__Problem description__: Where a line holds the word "this", copy that line.

__Supplied material__:

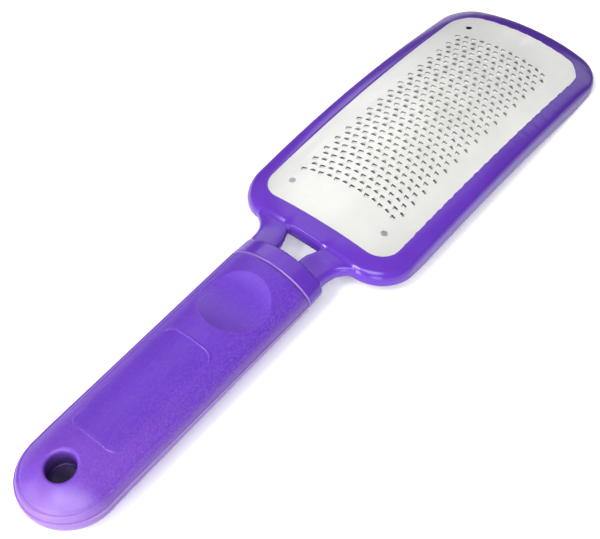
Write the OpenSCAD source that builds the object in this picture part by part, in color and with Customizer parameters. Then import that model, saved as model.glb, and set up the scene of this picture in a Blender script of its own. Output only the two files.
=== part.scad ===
// Foot file: a long rasp plate that cuts both ways, held by its edge in a moulded
// head frame. Two prongs and an oval collar join the frame to a flat tang, and two
// hollow handle shells close round the tang.
// Millimetres, +Z up, +X towards the tip, +Y to the left.
// The origin lies on the ground plane, under the middle of the resting tool.

/* [Handle] */
// Half of the handle's width
handle_half_w = 16.6; // [16:0.1:17.4]
// Height of the handle's crown above its widest line
handle_up = 9.3; // [9:0.1:9.5]
// Depth of the handle's belly below its widest line
handle_down = 10.6; // [10.2:0.1:10.9]
// Radius of the handle's rounded flanks
flank_r = 5.3; // [4.8:0.1:5.8]
// X of the handle's front face, next to the collar
handle_front_x = -26.6; // [-26.9:0.1:-26.4]
// X of the centre of the handle's round end
handle_end_x = -116.6; // [-118:0.1:-116]
// Wall thickness of both shells
shell_wall = 2.2; // [1.9:0.1:2.4]
// Height of the parting plane above the widest line, at the front
part_front = 0.1; // [0:0.1:0.3]
// Angle by which the parting plane climbs towards the round end, degrees
part_tilt = 1.0; // [0.6:0.05:1.1]

/* [Hang hole] */
// X of the hang hole
hang_x = -118.4; // [-119.4:0.1:-117.6]
// Radius of the hang hole
hang_r = 4.75; // [4.5:0.05:5]
// Width of the bevel round both mouths of the hang hole
hang_bevel = 1.5; // [1.2:0.1:1.8]

/* [Thumb dish and label panel] */
// X of the centre of the thumb dish
dish_x = -43.9; // [-45:0.1:-43]
// Half length of the thumb dish
dish_half_l = 12.2; // [11.5:0.1:12.8]
// Depth of the thumb dish
dish_depth = 2.9; // [2.4:0.1:3.1]
// X of the middle of the bare label panel
panel_x = -84.7; // [-85.5:0.1:-84]
// Length of the label panel
panel_l = 42.4; // [40:0.2:43]
// Width of the label panel
panel_w = 18.2; // [16:0.2:19]
// Depth of the label panel below the crown
panel_depth = 0.6; // [0.4:0.05:0.8]

/* [Head frame] */
// X of the head's middle
head_x = 65.9; // [65.5:0.1:66.2]
// Height of the head's middle, at the plate's upper face
head_z = 14.52; // [14.5:0.02:14.7]
// Angle by which the head dips towards the tip, degrees
head_dip = 3.8; // [3.6:0.02:3.8]
// Radius of the head's bow along its length
bow_r = 842; // [842:2:900]
// Half of the frame's width at its widest
frame_half_w = 34.6; // [34.2:0.1:34.9]
// Distance from the head's middle back to the frame's near edge
frame_back = 73.8; // [73.2:0.1:74.4]
// Distance from the head's middle to the tip
frame_tip = 69.5; // [69:0.05:70]
// Height of the frame's upper face above the plate
lip_h = 0.6; // [0.5:0.1:0.8]
// Thickness of the frame
frame_t = 7.6; // [7.2:0.1:7.7]
// Half of the window's width
window_half_w = 28.15; // [27.8:0.05:28.6]
// Distance from the head's middle back to the window's near edge
window_back = 66.1; // [65.6:0.1:66.6]
// Distance from the head's middle to the window's far edge
window_tip = 62.2; // [61.8:0.1:62.6]

/* [Neck] */
// How far the collar lies inside the handle's surface
collar_inset = 0.25; // [0.15:0.05:0.4]
// Length of the collar
collar_l = 7.3; // [6.9:0.1:7.6]
// Gap between the collar and the handle
collar_gap = 0.4; // [0.3:0.05:0.5]
// Upper side of the prongs, at the collar
prong_top = 14.9; // [14.6:0.1:15.1]
// Under side of the prongs, at the collar
prong_bottom = 10.2; // [9.8:0.1:10.4]

/* [Tang] */
// Length of the tang behind the handle's front face
tang_l = 66; // [60:1:68]
// Width of the tang
tang_w = 14; // [12:0.5:15]
// Thickness of the tang
tang_t = 5; // [4:0.5:5.5]
// Radius of the shell's locating pins
pin_r = 2.0; // [1.8:0.1:2.2]
// Radial clearance round the pins in the tang and in the sockets
pin_clear = 0.05; // [0.03:0.01:0.1]

/* [Rasp plate] */
// Thickness of the plate
plate_t = 0.5; // [0.4:0.1:0.6]
// Width of the plate's edge that the frame holds
plate_edge = 2.6; // [2:0.1:3]
// Pitch of the teeth, along and across
tooth_pitch = 3.15; // [3.1:0.01:3.2]
// Rows of teeth
tooth_rows = 31; // [25:1:31]
// Teeth in a row
tooth_cols = 13; // [11:1:13]
// Width of a tooth's opening
slot_w = 2.0; // [1.6:0.1:2.2]
// Length of a tooth's opening
slot_l = 0.9; // [0.8:0.1:1.2]
// Sweep of the rows towards the handle at one unit of pitch from the middle
row_sweep = 0.0217; // [0.018:0.0005:0.024]
// Radius of the three registration holes
reg_r = 1.2; // [1.1:0.05:1.3]

/* [Hidden] */
axis_z = handle_down;                       // the widest line runs level
eps = 0.02;
collar_back_x = handle_front_x + collar_gap;
collar_front_x = collar_back_x + collar_l;
dish_r = (dish_half_l * dish_half_l + dish_depth * dish_depth) / (2 * dish_depth);
tang_z = axis_z - 0.2;
pin_xs = [-62, -84];
rib_xs = [-34.5, -72, -99];
purple = [0.45, 0.28, 0.78];
deep_purple = [0.40, 0.24, 0.72];
steel = [0.86, 0.87, 0.85];

// ---- handle section: crown arc, flank arc and belly arc, each tangent to the next ----
flank_y = handle_half_w - flank_r;
function cap_r(h) = (flank_y * flank_y + h * h - flank_r * flank_r) / (2 * (h - flank_r));
crown_r = cap_r(handle_up);
belly_r = cap_r(handle_down);
crown_t = atan2(crown_r - handle_up, flank_y);
belly_t = atan2(belly_r - handle_down, flank_y);
function arc(c, r, t0, t1, n) = [for (i = [0:n - 1]) c + r * [cos(t0 + (t1 - t0) * i / n), sin(t0 + (t1 - t0) * i / n)]];
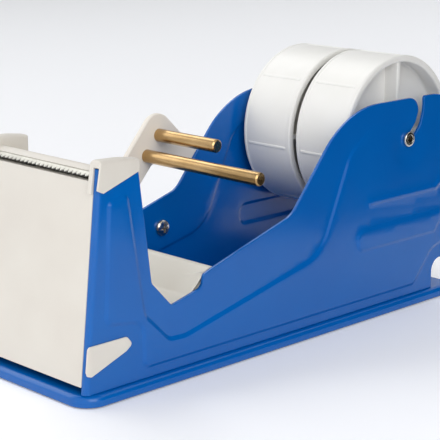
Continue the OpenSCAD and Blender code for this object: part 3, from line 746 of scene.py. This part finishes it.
def ear():
    """Moulded ear outside the panel's window; its front end is bevelled towards the fold."""
    verts, faces = slab(turned(rounded(EAR)), OUT_X + 0.02, SKIN_X, 0.42, steps=5)
    slope = np.clip(2.2 - verts[:, 1], 0, 2.2) / 2.2
    verts[:, 0] -= (verts[:, 0] - OUT_X) * 0.7 * slope
    return verts, faces


piece("moulded_head", head_shells(), HEAD, "frame", ["front_cover"], 40)


def blade_shell():
    """Serrated strip: rows across the strip, columns at every tooth's root and tip.

    The last row of columns is pushed out by the tooth's height at every second column, and
    the steel is ground thin towards the tips.
    """
    pitch, half, reach = 2.5, CAP_IN - 0.2, 1.7
    n = int(2 * half / pitch)
    x = np.concatenate([[-half], (np.arange(2 * n + 1) - n) * pitch / 2, [half]])
    tip = np.concatenate([[0.0], (np.arange(2 * n + 1) % 2) * 1.0, [0.0]])
    bite = math.radians(28)
    rows = [(16.4, 90.9, 0.8), (10.5, 90.9, 0.8), (10.1, 90.84, 0.8), (9.3, 90.42, 0.74)]
    path = [np.tile(r, (len(x), 1)) for r in rows]
    end = np.column_stack([9.1 - tip * reach * math.cos(bite), 90.26 - tip * reach * math.sin(bite),
                           0.66 - 0.5 * tip])
    path.append(end)
    path = np.stack(path)                                   # row, column, (y, z, thickness)
    top = np.stack([np.broadcast_to(x, path.shape[:2]), path[..., 0], path[..., 1]], -1)
    under = top.copy()
    under[..., 2] -= path[..., 2]
    r, c = path.shape[:2]
    ring = np.concatenate([top, under[::-1]], 0)            # closed round the strip
    k, j = np.meshgrid(np.arange(2 * r), np.arange(c - 1), indexing="ij")
    k2 = (k + 1) % (2 * r)
    quads = np.stack([k * c + j, k * c + j + 1, k2 * c + j + 1, k2 * c + j], -1).reshape(-1, 4)
    i = np.arange(r - 1)
    end = np.stack([i, i + 1, 2 * r - 2 - i, 2 * r - 1 - i], 1) * c
    return ring.reshape(-1, 3), [quads, end, end[:, ::-1] + c - 1]


piece("serrated_blade", [blade_shell()], BLADE, "frame", ["blade"], 20)

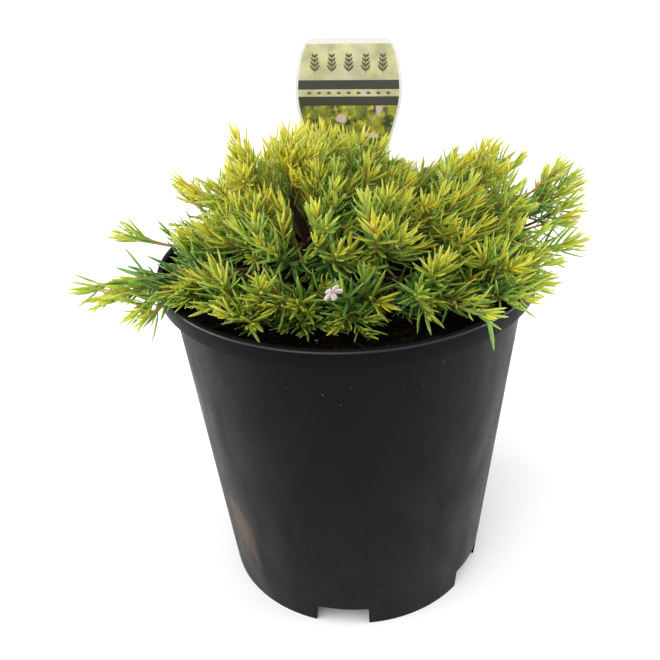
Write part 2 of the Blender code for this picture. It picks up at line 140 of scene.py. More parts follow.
def node(made, kind, **values):
    """A shader node of a kind, with values for its inputs or links into them."""
    tree = made.node_tree
    new = tree.nodes.new(f"ShaderNode{kind}")
    for socket, value in values.items():
        target = new.inputs[socket.replace("_", " ")]
        if isinstance(value, bpy.types.NodeSocket):
            tree.links.new(value, target)
        else:
            target.default_value = value
    return new


# %% Tint it, and give it grain
def clouds(made, scale, detail=3.0, stretch=(1, 1, 1)):
    """A cloudy noise in the piece's own coordinates, 0 to 1; scale counts clouds in a metre."""
    where = node(made, "TexCoord").outputs["Object"]
    squeezed = node(made, "Mapping", Vector=where, Scale=stretch)
    puffs = node(made, "TexNoise", Vector=squeezed.outputs["Vector"], Scale=scale, Detail=detail)
    return puffs.outputs["Fac"]


def between(made, share, low, high, start=0.35, end=0.65):
    """A value that goes from low to high as share goes from start to end."""
    values = {"From_Min": start, "From_Max": end, "To_Min": low, "To_Max": high}
    return node(made, "MapRange", Value=share, **values).outputs["Result"]


def blend(made, share, first, second):
    """A colour between two colours, each a tuple or another colour's socket."""
    mixer = made.node_tree.nodes.new("ShaderNodeMix")
    mixer.data_type = "RGBA"
    links = made.node_tree.links
    links.new(share, mixer.inputs[0])
    for place, colour in ((6, first), (7, second)):
        if isinstance(colour, bpy.types.NodeSocket):
            links.new(colour, mixer.inputs[place])
        else:
            mixer.inputs[place].default_value = (*colour, 1)
    return mixer.outputs[2]


def set_on(made, **sockets):
    """Links values or colours to the shader's own sockets."""
    shader = made.node_tree.nodes["Principled BSDF"]
    for socket, value in sockets.items():
        made.node_tree.links.new(value, shader.inputs[socket.replace("_", " ")])


def relief(made, height, depth, strength=1.0):
    """A fine relief: height from 0 to 1 becomes depth metres."""
    bump = node(made, "Bump", Height=height, Distance=depth, Strength=strength)
    set_on(made, Normal=bump.outputs["Normal"])


# %% [markdown]
# ## The stage
# The photograph is a cut-out on white, lit softly from in front and above, with a broad pale reflection
# down each side of the pot. A pale floor that runs out of view under a pale sky gives the white ground.
# The main light is a sun lamp with a very wide disc, because a sun lights the whole floor evenly, and two
# soft panels low at the sides put the reflections on the pot. The Light Path node lets the sky look
# whiter than it shines, so the ground behind the plant stays white without more light on it.

# %% Floor, sky and lamps
FLOOR_HALF = 12.0
SKY = 0.80
SKY_SEEN = 1.02
SUN_FROM = Vector((-0.45, -0.80, 1.15))
SUN_POWER = 1.38
SUN_DISC = math.radians(50)
POT_LEVEL = 0.10
PANELS = {"left_panel": (-0.95, -0.05, 0.34), "right_panel": (0.95, 0.05, 0.34)}
PANEL_SIZE = 0.7
PANEL_POWER = 8.5

world = bpy.data.worlds.new("pale_sky")
world.use_nodes = True
world.node_tree.nodes["Background"].inputs["Color"].default_value = (1, 1, 1, 1)
seen = world.node_tree.nodes.new("ShaderNodeLightPath").outputs["Is Camera Ray"]
brightness = world.node_tree.nodes.new("ShaderNodeMath")
brightness.operation = "MULTIPLY_ADD"
brightness.inputs[1].default_value = SKY_SEEN - SKY
brightness.inputs[2].default_value = SKY
world.node_tree.links.new(seen, brightness.inputs[0])
world.node_tree.links.new(brightness.outputs[0], world.node_tree.nodes["Background"].inputs["Strength"])
bpy.context.scene.world = world
bpy.context.scene.view_settings.view_transform = "Standard"

corners = [(x * FLOOR_HALF, y * FLOOR_HALF, 0) for x, y in ((-1, -1), (1, -1), (1, 1), (-1, 1))]
floor = bpy.data.objects.new("floor", mesh_of("floor", corners, [(0, 1, 2, 3)]))
floor.data.materials.append(finish("studio_paper", (0.90, 0.90, 0.90), 0.9, Specular_IOR_Level=0.0))
bpy.context.scene.collection.objects.link(floor)


def lamp(name, kind, place, power):
    """A lamp of a kind that stands at a place, aims at the middle of the plant and isn't seen itself."""
    made = bpy.data.objects.new(name, bpy.data.lights.new(name, kind))
    made.data.energy = power
    made.location = place
    aim = Vector((0, 0, POT_LEVEL)) - Vector(place)
    made.rotation_euler = aim.to_track_quat("-Z", "Y").to_euler()
    made.visible_camera = False
    bpy.context.scene.collection.objects.link(made)
    return made


lamp("wide_sun", "SUN", SUN_FROM, SUN_POWER).data.angle = SUN_DISC
for name, place in PANELS.items():
    lamp(name, "AREA", place, PANEL_POWER).data.size = PANEL_SIZE
print("lamps", 1 + len(PANELS))

# %% [markdown]
# ## The pot
# A nursery pot is moulded in thin black plastic: a straight tapering wall, a band at the rim that stands
# out a little, a rounded lip, and a raised floor with notches in the foot for the water. A turned profile
# is the plain way to make it. The lip's corner is drawn round in the profile itself: a Bevel modifier
# takes no more anywhere than its tightest place allows, so here it only breaks the other edges. The
# solid has 56 sides; this one has enough that no flat shows, and the same sizes.

# %% The pot's profile and its notches
POT_HEIGHT = 0.135
RIM_RADIUS = 0.070
RIM_BAND = 0.0062
RIM_LIP = 0.0022
RIM_DRAFT = 0.0003
WALL_TOP_RADIUS = 0.0655
FOOT_RADIUS = 0.0532
WALL = 0.0012
BASE_LIFT = 0.0050
BASE_PLATE = 0.0015
POT_STEPS = 224
LIP_ROUND = 0.0005
LIP_STEPS = 4
NOTCH_WIDTH = 0.0210
NOTCH_HEIGHT = 0.0085
NOTCH_REACH = 0.0090
NOTCH_PAIR_AXIS = math.radians(-63.5)
NOTCH_HALF_SPREAD = math.radians(33.5)


def wall_radius(height):
    """The wall's outer radius at a height; works on numbers and on arrays."""
    return FOOT_RADIUS + (WALL_TOP_RADIUS - FOOT_RADIUS) * height / (POT_HEIGHT - RIM_BAND)


def rounded_lip():
    """Points round the lip's outer corner, from its top to its side."""
    turns = [math.pi / 2 * step / LIP_STEPS for step in range(LIP_STEPS + 1)]
    inside, below = RIM_RADIUS - LIP_ROUND, POT_HEIGHT - LIP_ROUND
    return [(inside + LIP_ROUND * math.sin(turn), below + LIP_ROUND * math.cos(turn)) for turn in turns]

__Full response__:
Write the OpenSCAD source that builds the object in this picture part by part, in color and with Customizer parameters. Then import that model, saved as model.glb, and set up the scene of this picture in a Blender script of its own. Output only the two files.
Continue the OpenSCAD and Blender code for this object: part 3, from line 746 of scene.py. This part finishes it.
Write part 2 of the Blender code for this picture. It picks up at line 140 of scene.py. More parts follow.
# solid has 56 sides; this one has enough that no flat shows, and the same sizes.